You can always spend more on more expensive ingredients. Organic hand-dried sea salt! Dry-aged super-organic grass-fed beef! Marzano tomatoes plucked by virgins on the slopes of Mt. Vesuvius! Some dishes require only the best to be worth making. I think this is a dish that stands up very well when made with commonplace, everyday ingredients -- and that includes the wine.

Posted by peterb at January 23, 2005 10:03 PM

Before getting into this: if you find Charles Shaw to be a good wine for drinking, then it's a fine wine to cook with; my previous comment doesn't apply. It's not at all to my taste.

Now on in more detail:

You've partially misunderstood. I definite don't think that cheaper = inferior with wine. There's no doubt that a lot of California wines are absurdly overpriced (though that's slowly starting to change). To make things worse many of the good ones, though nice to drink, aren't at all appropriate to cook with (too much oak!). But this is not the place for me to head off onto my mini-rant about wines for drinking with food and wines for drinking on their own.
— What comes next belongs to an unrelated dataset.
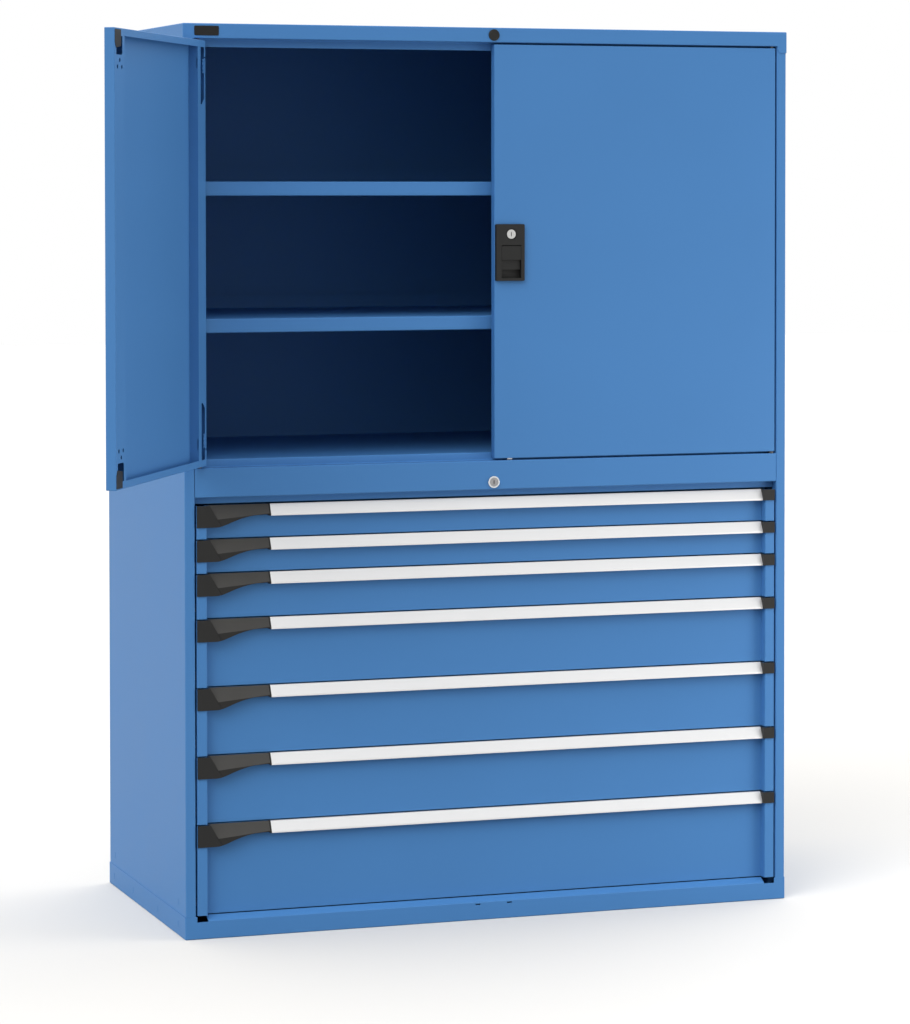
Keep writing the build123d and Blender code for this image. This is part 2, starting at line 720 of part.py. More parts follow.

I should have been more specific in my previous comment: I was thinking more of Australian or French wines. You can get all kinds of good wines here in the $10 (+/- $2) region. I'd be willing to bet that the same is true of the South American producers too, but I haven't spent as much time trying those.

I can't dispute your economic argument except to say that food is one of my high-priority items, so I'd rather pay the extra for the wine and economize somewhere else. Again, it's personal taste.

Posted by gregl at January 24, 2005 10:21 AM

Thought you might be interested in this story.

A Scottish chef has created the world's most expensive haggis to celebrate Burns Night tonight.

It is made with finest Scotch beef, boiled, as tradition dictates, in a sheep's stomach and infused with one of the rarest whiskies in the world. The cost: 2,850.